*TASK OBJECTIVE*.
Beneath this instruction is a block of data; output from it exactly the lines that run from the one containing "Recreate this object" through the one containing "wasm.setup();", inclusive.

Records from a data collection
=======
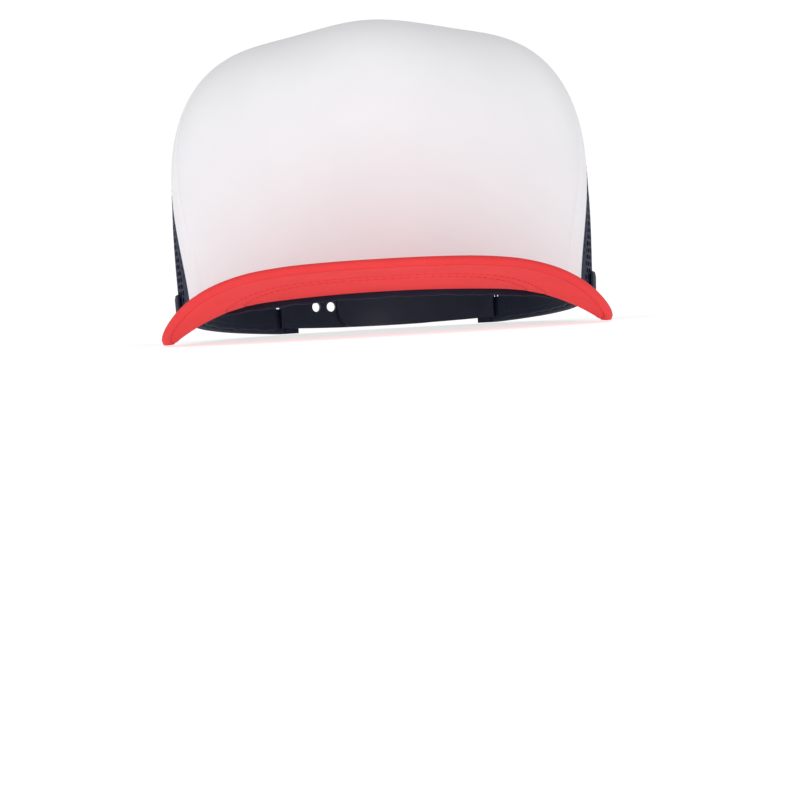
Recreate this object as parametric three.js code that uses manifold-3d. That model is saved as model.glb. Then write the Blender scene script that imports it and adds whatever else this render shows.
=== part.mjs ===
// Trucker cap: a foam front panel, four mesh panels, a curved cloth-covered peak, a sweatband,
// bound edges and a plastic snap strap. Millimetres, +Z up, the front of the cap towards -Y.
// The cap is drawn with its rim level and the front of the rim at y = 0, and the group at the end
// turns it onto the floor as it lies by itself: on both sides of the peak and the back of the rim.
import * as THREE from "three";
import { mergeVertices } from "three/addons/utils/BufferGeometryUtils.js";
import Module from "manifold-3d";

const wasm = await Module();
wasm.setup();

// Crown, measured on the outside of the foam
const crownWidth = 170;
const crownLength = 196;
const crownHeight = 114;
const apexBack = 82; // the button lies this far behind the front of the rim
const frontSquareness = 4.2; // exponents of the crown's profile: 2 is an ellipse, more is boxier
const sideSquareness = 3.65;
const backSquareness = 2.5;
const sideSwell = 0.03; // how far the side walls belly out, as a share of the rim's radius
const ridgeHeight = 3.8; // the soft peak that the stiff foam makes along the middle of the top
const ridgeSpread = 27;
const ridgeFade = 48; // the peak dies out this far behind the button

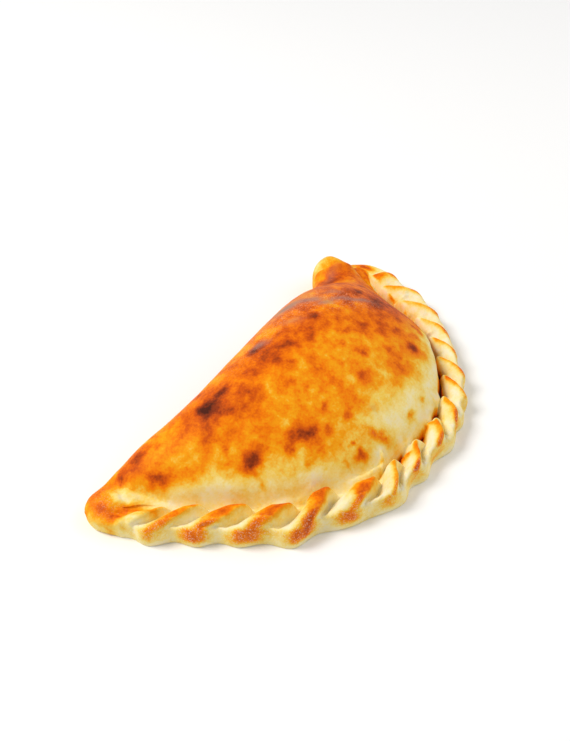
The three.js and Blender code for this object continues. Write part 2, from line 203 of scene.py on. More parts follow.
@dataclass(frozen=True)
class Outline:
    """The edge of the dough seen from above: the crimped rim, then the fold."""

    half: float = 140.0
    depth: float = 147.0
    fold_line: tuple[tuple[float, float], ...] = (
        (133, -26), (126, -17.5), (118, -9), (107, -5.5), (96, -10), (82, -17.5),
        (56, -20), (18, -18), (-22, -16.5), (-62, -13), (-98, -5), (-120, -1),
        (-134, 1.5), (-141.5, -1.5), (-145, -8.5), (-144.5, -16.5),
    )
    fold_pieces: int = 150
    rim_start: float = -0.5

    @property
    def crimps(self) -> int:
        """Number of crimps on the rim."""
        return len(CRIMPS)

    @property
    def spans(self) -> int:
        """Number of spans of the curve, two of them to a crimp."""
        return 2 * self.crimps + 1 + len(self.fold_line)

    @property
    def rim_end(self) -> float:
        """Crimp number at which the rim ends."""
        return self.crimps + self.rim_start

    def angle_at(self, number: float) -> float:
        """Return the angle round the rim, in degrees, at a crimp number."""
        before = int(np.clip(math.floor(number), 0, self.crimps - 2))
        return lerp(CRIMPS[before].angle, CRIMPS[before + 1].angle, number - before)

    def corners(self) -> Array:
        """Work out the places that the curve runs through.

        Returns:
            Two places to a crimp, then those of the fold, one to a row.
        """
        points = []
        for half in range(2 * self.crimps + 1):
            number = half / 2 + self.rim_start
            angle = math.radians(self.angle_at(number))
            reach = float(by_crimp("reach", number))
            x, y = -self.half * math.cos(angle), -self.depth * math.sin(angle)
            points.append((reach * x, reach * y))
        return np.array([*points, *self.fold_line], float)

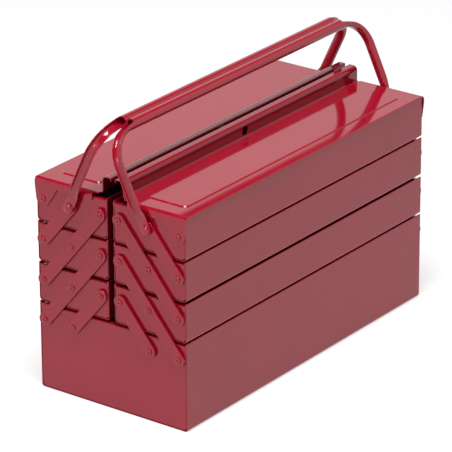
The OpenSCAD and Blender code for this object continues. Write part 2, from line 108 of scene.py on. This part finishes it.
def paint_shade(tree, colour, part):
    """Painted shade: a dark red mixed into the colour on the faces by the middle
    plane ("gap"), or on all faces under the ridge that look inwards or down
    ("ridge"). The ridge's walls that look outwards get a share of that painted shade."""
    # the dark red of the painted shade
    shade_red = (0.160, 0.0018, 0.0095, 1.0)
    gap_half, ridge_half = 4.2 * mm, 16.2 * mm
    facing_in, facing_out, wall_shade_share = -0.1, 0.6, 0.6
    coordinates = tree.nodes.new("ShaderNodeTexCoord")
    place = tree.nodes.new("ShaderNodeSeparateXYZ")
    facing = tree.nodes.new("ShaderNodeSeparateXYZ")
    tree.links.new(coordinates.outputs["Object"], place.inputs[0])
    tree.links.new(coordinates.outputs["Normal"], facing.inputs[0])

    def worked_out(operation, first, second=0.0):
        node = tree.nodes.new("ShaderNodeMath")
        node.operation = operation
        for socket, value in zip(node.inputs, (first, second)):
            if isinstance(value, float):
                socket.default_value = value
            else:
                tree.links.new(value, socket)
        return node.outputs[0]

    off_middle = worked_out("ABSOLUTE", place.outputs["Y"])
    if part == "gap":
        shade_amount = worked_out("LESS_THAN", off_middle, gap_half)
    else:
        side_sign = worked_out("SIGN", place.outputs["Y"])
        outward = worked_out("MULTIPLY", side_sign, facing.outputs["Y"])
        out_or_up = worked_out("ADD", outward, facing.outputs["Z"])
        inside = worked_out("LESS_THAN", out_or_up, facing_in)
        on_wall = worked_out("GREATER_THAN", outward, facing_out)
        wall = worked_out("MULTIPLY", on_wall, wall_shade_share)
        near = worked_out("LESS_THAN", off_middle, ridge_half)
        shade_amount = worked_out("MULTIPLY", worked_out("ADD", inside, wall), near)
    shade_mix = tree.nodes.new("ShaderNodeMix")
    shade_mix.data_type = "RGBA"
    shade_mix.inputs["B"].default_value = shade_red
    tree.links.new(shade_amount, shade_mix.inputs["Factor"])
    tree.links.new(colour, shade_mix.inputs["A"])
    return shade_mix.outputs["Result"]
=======
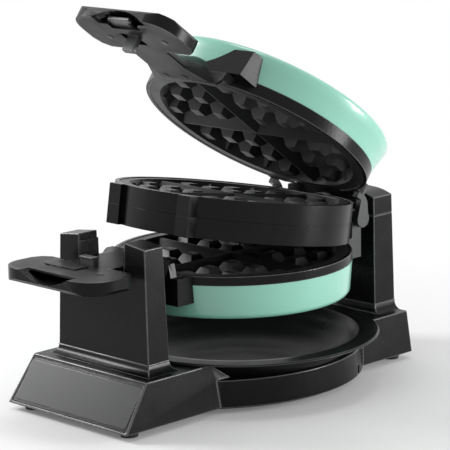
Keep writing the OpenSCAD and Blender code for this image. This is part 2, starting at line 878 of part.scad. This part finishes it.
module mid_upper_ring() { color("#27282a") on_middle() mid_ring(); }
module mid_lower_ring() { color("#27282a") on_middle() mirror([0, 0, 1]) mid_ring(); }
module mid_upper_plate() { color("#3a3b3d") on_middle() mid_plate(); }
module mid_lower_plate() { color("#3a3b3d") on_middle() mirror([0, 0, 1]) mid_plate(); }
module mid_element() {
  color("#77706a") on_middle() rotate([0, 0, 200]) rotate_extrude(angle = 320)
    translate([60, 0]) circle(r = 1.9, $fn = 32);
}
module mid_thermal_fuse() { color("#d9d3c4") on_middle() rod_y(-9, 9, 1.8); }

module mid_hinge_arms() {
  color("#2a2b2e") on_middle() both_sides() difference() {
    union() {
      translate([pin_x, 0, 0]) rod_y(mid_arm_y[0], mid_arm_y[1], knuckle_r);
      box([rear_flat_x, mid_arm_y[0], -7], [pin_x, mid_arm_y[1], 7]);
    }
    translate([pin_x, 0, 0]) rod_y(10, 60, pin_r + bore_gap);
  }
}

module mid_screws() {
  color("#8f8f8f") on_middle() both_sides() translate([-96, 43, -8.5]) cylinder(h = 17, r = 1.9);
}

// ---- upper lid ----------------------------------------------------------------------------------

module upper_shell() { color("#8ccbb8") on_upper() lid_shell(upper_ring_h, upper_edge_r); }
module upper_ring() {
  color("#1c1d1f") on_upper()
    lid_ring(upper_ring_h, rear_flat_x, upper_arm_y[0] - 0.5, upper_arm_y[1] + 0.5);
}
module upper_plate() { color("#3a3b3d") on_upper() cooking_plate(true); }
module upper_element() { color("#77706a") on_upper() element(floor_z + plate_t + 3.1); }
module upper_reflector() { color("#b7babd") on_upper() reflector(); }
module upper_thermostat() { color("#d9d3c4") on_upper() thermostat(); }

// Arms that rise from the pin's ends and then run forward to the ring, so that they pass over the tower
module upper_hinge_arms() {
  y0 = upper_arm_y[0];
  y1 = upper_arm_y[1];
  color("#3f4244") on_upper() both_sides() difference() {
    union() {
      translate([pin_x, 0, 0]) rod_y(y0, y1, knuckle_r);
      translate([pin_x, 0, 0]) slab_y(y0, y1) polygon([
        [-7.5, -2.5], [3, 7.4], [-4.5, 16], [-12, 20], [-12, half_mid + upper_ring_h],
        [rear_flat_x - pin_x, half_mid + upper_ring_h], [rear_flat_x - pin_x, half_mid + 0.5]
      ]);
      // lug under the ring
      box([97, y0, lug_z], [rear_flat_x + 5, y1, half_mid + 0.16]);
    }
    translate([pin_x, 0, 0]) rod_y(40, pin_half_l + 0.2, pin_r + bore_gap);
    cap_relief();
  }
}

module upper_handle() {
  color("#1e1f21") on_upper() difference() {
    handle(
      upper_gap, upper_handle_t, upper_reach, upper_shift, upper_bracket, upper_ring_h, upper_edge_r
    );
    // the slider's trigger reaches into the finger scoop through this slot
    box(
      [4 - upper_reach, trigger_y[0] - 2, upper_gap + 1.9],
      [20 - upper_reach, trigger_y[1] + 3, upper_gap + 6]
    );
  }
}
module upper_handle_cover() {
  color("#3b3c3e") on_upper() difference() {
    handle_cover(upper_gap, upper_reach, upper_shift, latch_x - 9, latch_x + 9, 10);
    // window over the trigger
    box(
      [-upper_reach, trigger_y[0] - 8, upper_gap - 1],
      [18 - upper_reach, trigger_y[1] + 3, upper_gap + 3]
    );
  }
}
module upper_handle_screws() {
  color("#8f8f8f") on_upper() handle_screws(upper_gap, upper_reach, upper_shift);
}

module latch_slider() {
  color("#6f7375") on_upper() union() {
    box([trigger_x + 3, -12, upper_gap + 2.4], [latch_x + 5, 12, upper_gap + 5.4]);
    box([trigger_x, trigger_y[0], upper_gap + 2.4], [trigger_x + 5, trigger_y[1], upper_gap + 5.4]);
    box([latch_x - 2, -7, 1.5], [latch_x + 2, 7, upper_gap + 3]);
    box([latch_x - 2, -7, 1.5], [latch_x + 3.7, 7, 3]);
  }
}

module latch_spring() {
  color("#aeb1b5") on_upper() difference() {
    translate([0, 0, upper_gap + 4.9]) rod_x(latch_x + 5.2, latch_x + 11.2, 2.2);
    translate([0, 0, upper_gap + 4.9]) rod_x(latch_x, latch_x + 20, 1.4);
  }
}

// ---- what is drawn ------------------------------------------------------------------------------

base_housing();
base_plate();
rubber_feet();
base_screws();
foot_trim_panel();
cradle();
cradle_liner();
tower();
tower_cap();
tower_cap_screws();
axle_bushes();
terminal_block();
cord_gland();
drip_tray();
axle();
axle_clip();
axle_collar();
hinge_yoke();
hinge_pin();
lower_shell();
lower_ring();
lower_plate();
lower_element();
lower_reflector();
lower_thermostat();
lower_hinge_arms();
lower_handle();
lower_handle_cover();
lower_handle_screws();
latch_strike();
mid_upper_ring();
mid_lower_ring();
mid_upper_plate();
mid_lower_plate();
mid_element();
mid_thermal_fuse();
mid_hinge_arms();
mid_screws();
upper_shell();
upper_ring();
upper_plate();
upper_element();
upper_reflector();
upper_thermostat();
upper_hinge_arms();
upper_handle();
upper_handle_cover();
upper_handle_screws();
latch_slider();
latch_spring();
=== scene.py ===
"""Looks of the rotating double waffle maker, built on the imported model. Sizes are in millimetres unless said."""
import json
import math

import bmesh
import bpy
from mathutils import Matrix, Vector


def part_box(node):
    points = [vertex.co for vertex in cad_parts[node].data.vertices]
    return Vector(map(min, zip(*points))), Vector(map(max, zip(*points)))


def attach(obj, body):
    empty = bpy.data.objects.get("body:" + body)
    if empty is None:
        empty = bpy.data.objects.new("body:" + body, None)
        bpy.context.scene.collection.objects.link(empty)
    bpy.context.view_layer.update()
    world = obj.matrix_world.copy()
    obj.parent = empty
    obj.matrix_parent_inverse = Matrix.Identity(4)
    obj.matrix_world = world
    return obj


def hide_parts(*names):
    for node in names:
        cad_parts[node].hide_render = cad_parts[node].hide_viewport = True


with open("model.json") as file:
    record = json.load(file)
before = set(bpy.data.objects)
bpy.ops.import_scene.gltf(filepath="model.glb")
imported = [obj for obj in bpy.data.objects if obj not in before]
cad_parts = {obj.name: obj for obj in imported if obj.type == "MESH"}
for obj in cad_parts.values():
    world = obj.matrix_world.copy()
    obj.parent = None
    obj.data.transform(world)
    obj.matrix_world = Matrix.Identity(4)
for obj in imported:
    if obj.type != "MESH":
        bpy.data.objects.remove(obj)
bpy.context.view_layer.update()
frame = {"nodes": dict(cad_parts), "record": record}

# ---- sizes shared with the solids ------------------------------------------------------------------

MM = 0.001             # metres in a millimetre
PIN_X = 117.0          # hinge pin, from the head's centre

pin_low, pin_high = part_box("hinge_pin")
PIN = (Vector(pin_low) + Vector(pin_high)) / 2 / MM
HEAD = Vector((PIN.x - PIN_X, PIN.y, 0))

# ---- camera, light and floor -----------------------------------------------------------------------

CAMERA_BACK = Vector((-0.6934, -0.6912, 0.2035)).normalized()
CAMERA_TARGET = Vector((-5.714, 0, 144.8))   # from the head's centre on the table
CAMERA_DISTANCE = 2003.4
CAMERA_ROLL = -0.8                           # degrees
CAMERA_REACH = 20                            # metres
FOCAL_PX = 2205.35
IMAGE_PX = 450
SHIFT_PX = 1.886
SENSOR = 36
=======
*EXERCISE SOLUTION*.
Recreate this object as parametric three.js code that uses manifold-3d. That model is saved as model.glb. Then write the Blender scene script that imports it and adds whatever else this render shows.
=== part.mjs ===
// Trucker cap: a foam front panel, four mesh panels, a curved cloth-covered peak, a sweatband,
// bound edges and a plastic snap strap. Millimetres, +Z up, the front of the cap towards -Y.
// The cap is drawn with its rim level and the front of the rim at y = 0, and the group at the end
// turns it onto the floor as it lies by itself: on both sides of the peak and the back of the rim.
import * as THREE from "three";
import { mergeVertices } from "three/addons/utils/BufferGeometryUtils.js";
import Module from "manifold-3d";

const wasm = await Module();
wasm.setup();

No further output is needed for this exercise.